As the eccentric rock critic Lester Bangs, he was a standout in Cameron Crowe's 2000 rock `n' roll memoir. But not according to Academy voters, though _ no surprise _ they did find space in the 2001 Oscar race for such hotties as Benicio Del Toro ("Traffic") and Joaquin Phoenix ("Gladiator"). As for fellow nominee Willem Dafoe ("Shadow of the Vampire"), he might not be hot, but unlike Hoffman, he's neither pasty nor roly-poly.

... John Goodman ("Barton Fink").

He got a Golden Globe nomination in 1992 for his half-crazed turn as an insurance salesman in the Coen brothers comedy. But come Oscar nomination day, the Academy opted for a group of nattily distinguished older dudes in the Best Supporting Actor category, such as Ben Kingsley and Harvey Keitel (both for "Bugsy"), Tommy Lee Jones ("JFK"), and, in the ultimate schlub snub, Goodman's considerably more manicured "Barton Fink" co-star, Michael Lerner.

2. If you are a happy, fat slob who makes people laugh, you may land the hot chick on the sitcom. But the Oscar is another story entirely.

It's hard enough getting nominated for comedies (just ask Jim Carrey, who, it looks like, will have to cut off his left foot before he gets Academy recognition. But if you're a fat comic, all we can say is consider that TrimSpa stuff and remember ...

... John Candy in "Splash."

The screenplay was good enough to nominate; the fat, funny guy was not.

... John Belushi in "Animal House."

The movie was good enough for a People's Choice Award, but the Academy turned up its nose at Belushi's legendary performance.

3. If you are a schlubette, good news! You win the Academy's pity _ and their votes. (a k a "The Kathy Bates Loophole")

Middle-aged, dumpy and female? Land a part in one of Mike Leigh's depressing Brit flicks and you will be nominated (see Brenda Blethyn in "Secrets & Lies" and Imelda Staunton in "Vera Drake),"even as your stellar but schlubby co-stars (Timothy Spall and Richard Graham, respectively) get ignored.

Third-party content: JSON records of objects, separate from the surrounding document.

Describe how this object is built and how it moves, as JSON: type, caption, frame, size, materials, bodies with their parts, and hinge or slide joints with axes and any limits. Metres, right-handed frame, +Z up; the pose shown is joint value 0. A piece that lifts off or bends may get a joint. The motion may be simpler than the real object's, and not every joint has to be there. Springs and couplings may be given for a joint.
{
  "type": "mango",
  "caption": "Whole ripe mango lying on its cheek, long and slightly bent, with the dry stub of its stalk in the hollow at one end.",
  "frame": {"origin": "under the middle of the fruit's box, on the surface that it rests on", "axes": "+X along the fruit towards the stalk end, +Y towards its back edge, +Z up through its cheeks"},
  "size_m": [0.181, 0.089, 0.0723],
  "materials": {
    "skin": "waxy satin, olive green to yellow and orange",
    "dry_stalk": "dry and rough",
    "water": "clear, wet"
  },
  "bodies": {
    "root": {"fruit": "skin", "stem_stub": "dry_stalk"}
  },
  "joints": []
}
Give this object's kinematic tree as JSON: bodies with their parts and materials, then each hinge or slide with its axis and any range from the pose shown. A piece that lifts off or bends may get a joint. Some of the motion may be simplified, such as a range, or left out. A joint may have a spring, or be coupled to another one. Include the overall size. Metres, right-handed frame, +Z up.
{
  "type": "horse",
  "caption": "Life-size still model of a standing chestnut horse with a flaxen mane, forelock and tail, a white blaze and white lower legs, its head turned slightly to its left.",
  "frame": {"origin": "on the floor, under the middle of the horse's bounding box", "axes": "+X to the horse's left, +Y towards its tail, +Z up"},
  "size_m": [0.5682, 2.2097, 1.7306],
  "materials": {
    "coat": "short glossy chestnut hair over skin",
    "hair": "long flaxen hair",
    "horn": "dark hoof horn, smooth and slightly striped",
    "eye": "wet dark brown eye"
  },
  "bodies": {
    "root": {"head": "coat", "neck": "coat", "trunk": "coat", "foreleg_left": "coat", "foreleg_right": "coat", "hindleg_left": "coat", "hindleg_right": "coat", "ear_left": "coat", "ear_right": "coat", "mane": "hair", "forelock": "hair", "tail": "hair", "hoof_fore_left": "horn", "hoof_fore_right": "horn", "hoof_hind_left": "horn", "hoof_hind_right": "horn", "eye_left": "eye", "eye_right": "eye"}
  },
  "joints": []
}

If you are young, beautiful and female but you play dumpy in a depressing indie movie (see Charlize Theron in "Monster),"the Academy will trip over itself to reward you. (Provided you show up on Oscar night slimmed down and hot once again!)

And, lastly, if you are old, dumpy and female, and your name is Judi Dench, the Academy won't just nominate you, it will shower you with nominations and awards, year after year, for movies so staggeringly inconsequential ("Chocolat," anyone?) that you will be embarrassed you took the paycheck.

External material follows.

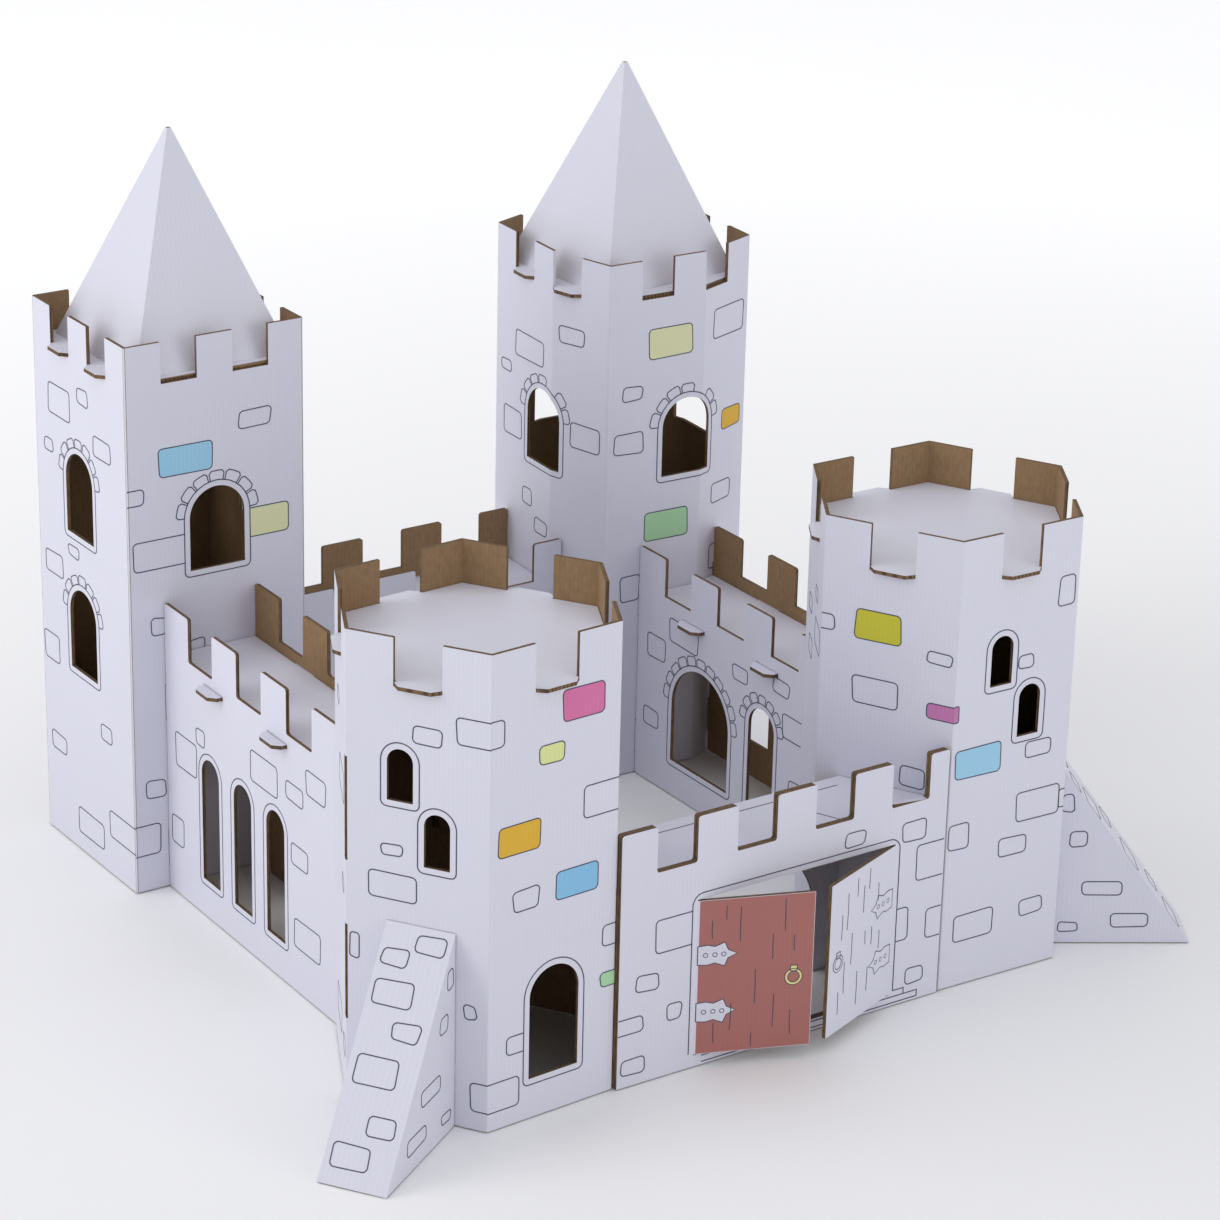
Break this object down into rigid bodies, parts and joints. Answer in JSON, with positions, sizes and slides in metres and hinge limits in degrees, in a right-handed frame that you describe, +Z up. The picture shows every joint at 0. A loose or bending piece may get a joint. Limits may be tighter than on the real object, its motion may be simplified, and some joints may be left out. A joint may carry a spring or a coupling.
{
  "type": "toy castle",
  "caption": "Play castle of slotted and folded printed card: square and hexagonal towers, battlemented wings with walkways, pyramid roofs, buttresses and an open double gate",
  "frame": {"origin": "on the ground under the gate, midway between the two front towers and midway through the gate wall's thickness", "axes": "+X to the right along the gate wall, which is the longest side; +Y from the gate to the back wing; +Z up, the shortest side"},
  "size_m": [0.4287, 0.3656, 0.323],
  "materials": {
    "printed_board": "matte white printed liner over fine kraft flute"
  },
  "bodies": {
    "root": {"buttress_left": "printed_board", "buttress_right": "printed_board", "deck_front_left": "printed_board", "deck_front_right": "printed_board", "roof_back_left": "printed_board", "roof_back_right": "printed_board", "roof_base_back_left": "printed_board", "roof_base_back_right": "printed_board", "tower_back_left": "printed_board", "tower_back_right": "printed_board", "tower_front_left": "printed_board", "tower_front_right": "printed_board", "walkway_back": "printed_board", "walkway_gate": "printed_board", "walkway_left": "printed_board", "walkway_right": "printed_board", "wall_back_inner": "printed_board", "wall_back_outer": "printed_board", "wall_gate": "printed_board", "wall_left_inner": "printed_board", "wall_left_outer": "printed_board", "wall_right_inner": "printed_board", "wall_right_outer": "printed_board"}
  },
  "joints": []
}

4. If you were once hot but have visited the Beverly Hills Krispy Kreme one time too many, despair not. The Academy will politely look the other way.

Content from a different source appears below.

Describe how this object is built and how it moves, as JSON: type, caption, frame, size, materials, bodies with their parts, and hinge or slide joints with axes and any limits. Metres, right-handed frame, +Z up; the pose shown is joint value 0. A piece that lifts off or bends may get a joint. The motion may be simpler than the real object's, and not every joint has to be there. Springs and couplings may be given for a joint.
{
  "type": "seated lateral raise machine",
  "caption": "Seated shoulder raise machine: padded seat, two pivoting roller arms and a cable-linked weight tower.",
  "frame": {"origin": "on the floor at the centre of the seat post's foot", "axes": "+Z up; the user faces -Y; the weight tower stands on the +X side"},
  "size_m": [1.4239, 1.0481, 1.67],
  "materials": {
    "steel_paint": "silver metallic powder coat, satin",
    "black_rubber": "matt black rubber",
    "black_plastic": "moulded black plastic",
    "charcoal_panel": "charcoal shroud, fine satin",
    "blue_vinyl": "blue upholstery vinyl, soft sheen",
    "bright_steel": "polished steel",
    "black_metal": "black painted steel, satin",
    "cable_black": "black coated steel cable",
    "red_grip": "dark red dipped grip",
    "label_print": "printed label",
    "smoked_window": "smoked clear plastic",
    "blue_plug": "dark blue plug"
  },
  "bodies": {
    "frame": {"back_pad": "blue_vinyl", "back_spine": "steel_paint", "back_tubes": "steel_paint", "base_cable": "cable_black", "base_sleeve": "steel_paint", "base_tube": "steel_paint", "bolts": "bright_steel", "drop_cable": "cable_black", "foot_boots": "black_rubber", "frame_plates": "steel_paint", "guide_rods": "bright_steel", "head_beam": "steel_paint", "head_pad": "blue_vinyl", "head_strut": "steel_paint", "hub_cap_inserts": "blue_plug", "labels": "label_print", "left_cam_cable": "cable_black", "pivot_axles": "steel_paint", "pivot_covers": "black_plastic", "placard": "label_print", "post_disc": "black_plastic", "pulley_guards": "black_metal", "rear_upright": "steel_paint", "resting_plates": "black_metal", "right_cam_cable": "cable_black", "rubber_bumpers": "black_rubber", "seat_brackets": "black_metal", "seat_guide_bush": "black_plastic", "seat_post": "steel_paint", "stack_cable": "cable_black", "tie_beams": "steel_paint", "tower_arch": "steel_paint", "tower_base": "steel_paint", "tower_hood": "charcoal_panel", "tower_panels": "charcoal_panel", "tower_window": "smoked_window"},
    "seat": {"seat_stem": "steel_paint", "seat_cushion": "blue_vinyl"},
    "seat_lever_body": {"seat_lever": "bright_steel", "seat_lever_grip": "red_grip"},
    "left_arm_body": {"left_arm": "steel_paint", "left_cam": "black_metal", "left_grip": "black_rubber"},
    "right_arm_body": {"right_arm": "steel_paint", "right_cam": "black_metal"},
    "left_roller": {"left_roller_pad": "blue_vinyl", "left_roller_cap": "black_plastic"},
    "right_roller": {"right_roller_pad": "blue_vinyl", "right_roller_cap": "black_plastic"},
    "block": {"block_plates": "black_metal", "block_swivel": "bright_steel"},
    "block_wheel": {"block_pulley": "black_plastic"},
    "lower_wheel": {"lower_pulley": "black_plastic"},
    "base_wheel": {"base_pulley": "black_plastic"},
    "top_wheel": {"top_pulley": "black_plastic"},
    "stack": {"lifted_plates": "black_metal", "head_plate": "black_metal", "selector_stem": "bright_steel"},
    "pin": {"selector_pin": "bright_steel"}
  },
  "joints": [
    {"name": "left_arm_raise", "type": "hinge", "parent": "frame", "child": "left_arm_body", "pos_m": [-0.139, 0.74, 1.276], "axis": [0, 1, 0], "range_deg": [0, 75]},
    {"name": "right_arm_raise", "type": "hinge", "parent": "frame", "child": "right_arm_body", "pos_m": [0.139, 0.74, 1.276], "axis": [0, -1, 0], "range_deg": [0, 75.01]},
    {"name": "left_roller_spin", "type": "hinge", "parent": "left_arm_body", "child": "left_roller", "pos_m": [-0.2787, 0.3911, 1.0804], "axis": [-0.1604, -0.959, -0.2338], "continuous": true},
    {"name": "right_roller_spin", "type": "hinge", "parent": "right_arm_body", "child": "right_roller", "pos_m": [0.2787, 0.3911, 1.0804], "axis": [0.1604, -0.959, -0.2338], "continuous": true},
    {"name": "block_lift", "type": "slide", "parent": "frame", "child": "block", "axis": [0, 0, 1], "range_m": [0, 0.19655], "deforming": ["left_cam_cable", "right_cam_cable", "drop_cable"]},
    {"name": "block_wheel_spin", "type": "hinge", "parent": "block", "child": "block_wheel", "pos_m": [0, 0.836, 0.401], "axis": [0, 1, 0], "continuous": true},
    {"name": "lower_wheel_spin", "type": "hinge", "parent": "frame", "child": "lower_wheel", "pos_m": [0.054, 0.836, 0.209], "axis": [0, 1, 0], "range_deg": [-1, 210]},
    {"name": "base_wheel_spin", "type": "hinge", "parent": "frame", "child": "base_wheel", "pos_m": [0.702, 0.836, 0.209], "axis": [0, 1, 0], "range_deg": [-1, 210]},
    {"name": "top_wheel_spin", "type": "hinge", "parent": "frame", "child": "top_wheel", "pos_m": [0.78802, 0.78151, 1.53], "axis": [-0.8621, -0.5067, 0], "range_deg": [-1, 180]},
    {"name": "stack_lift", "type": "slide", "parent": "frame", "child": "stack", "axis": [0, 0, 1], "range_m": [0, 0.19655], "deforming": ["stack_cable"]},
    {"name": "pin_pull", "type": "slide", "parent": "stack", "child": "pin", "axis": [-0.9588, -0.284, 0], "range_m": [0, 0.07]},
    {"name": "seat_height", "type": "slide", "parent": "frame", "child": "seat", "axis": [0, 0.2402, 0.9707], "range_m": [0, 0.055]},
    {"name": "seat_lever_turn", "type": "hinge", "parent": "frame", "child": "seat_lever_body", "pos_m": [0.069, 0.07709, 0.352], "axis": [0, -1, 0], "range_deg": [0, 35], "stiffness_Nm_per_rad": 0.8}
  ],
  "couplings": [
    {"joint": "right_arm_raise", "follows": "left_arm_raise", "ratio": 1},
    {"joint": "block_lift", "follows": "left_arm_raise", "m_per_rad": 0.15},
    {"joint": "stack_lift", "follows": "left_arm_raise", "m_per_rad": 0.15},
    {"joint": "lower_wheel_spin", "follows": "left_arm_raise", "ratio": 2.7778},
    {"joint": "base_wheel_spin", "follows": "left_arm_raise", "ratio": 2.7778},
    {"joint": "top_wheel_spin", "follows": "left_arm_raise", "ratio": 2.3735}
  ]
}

Hence Marlon Brando's post-diet nomination in 1990 for "A Dry White Season"; Gerard Depardieu's "Cyrano" nod in 1991, by which point he'd ballooned to the size of France; and Richard Dreyfuss (well, some people thought he was a hottie), whose waistline put the opus in "Mr. Holland's Opus" but who still got a Best Actor nomination in 1995.

5. If you are the sort of schlub that some people find hot _ i.e., if you have that "aging linebacker/daddy" look going for you _ the Academy will begrudgingly nominate you but still find a way to punish you.

Consider Albert Finney, nominated five times for the Oscar _ though he's never won; Alan Bates, nominated once _ for "The Fixer," of all things _ and didn't win; Peter Finch, nominated twice, but he had to die before the Academy would give him the award, for Best Actor in "Network"(1976); and George C. Scott, the winner for "Patton" in 1970, though he was embroiled that year in a contretemps with the Academy which culminated in him calling the Oscars "offensive, barbarous and innately corrupt."

6. If you are Ned Beatty, all bets are off.

Because every theory has its holes, and because we can't really explain why the Academy, in a moment of pro-schlub weakness, nominated him for Best Supporting Actor for "Network." Maybe if you're a schlub who has been made to squeal like a pig, you've finally earned the Academy's respect.

Paging Paul Giamatti for the "Deliverance" remake.